WRITTEN PROBLEM: Spot every line with the word "joints" and return it.

[A block of data]
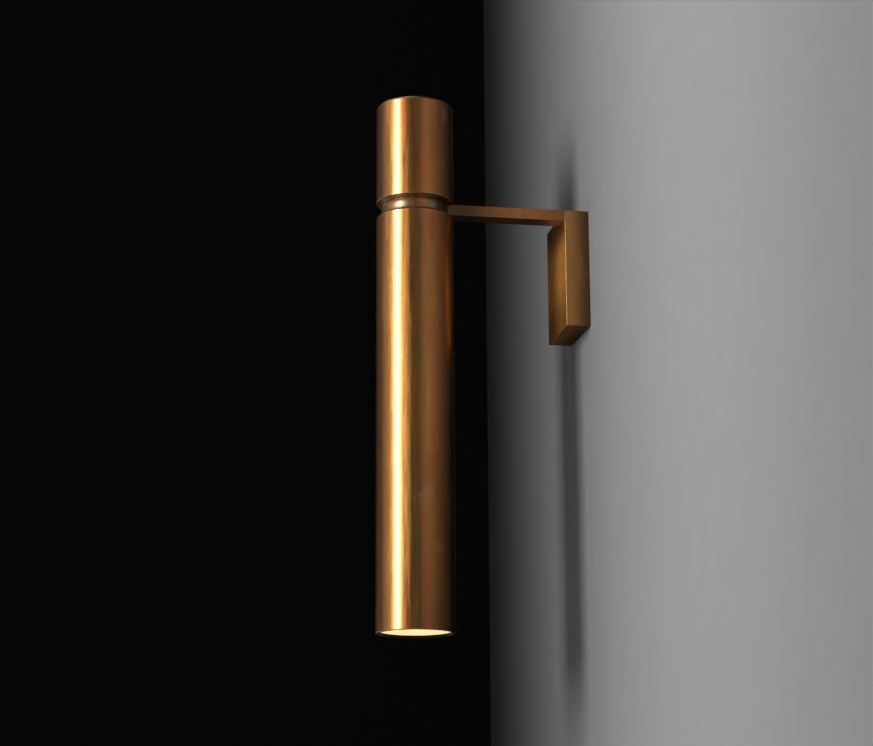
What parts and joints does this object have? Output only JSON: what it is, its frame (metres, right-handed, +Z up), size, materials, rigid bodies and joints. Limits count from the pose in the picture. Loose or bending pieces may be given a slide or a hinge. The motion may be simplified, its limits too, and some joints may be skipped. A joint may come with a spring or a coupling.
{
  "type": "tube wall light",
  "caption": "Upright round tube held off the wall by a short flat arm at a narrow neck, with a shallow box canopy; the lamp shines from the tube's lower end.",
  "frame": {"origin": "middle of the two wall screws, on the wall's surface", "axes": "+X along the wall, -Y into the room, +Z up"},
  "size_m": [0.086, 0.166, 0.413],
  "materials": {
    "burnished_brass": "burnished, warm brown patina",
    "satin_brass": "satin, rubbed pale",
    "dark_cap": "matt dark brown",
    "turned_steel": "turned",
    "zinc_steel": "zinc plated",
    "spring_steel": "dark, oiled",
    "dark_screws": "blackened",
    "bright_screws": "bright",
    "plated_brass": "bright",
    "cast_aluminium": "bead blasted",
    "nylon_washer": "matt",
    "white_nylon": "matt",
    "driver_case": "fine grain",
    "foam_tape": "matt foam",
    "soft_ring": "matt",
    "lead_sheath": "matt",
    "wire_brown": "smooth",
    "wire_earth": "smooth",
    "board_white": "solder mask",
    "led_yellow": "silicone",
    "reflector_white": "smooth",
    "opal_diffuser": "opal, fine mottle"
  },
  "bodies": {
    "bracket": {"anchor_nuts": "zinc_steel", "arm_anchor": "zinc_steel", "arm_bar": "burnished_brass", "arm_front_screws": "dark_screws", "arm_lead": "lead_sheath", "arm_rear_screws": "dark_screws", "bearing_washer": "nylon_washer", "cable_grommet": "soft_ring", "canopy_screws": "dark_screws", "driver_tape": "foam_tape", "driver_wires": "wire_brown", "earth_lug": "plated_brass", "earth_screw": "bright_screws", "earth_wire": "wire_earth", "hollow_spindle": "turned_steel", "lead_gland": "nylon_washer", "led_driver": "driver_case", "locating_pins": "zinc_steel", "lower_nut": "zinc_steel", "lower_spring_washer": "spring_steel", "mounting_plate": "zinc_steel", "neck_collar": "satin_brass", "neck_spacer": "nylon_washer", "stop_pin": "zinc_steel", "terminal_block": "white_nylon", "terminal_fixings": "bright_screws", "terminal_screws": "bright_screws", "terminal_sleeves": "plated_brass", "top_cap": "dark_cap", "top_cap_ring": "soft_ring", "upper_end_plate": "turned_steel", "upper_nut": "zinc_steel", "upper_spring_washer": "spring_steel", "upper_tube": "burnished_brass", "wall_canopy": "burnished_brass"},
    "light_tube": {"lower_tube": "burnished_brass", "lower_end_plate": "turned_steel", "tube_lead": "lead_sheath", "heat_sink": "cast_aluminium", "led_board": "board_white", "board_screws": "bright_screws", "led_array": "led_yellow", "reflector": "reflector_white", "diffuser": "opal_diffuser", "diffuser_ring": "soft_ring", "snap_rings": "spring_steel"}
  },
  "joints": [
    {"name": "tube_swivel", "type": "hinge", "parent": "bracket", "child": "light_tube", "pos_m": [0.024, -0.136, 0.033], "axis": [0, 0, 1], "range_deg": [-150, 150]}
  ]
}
...
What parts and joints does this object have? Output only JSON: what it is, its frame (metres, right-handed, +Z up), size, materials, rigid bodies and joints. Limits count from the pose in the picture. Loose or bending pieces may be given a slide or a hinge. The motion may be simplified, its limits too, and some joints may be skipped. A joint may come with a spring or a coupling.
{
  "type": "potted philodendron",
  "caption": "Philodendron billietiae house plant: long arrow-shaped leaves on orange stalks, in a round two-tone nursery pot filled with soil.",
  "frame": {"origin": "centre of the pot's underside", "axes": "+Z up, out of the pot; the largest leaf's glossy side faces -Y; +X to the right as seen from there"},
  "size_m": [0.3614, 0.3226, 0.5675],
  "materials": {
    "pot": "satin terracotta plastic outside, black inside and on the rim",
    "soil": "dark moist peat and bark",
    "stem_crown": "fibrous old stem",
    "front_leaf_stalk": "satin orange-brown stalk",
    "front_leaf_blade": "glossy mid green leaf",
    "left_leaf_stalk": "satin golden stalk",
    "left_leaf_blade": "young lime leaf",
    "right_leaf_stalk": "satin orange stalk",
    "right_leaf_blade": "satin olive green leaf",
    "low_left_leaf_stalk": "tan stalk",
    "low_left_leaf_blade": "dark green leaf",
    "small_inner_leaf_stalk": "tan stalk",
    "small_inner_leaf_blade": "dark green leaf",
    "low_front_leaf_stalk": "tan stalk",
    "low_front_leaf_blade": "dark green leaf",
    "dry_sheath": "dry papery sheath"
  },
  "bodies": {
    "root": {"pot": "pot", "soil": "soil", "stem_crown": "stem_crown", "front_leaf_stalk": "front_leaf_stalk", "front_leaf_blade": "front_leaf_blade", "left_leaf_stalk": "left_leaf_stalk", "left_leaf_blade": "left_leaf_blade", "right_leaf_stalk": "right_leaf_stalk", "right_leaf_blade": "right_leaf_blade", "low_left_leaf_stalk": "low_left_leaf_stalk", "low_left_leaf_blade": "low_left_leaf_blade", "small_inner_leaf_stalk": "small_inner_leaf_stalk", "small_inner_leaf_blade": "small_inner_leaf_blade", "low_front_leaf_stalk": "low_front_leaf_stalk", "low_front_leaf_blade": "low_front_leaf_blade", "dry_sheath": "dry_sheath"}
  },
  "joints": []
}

SOLUTION FOR THIS PROBLEM:
What parts and joints does this object have? Output only JSON: what it is, its frame (metres, right-handed, +Z up), size, materials, rigid bodies and joints. Limits count from the pose in the picture. Loose or bending pieces may be given a slide or a hinge. The motion may be simplified, its limits too, and some joints may be skipped. A joint may come with a spring or a coupling.
  "joints": [
What parts and joints does this object have? Output only JSON: what it is, its frame (metres, right-handed, +Z up), size, materials, rigid bodies and joints. Limits count from the pose in the picture. Loose or bending pieces may be given a slide or a hinge. The motion may be simplified, its limits too, and some joints may be skipped. A joint may come with a spring or a coupling.
  "joints": []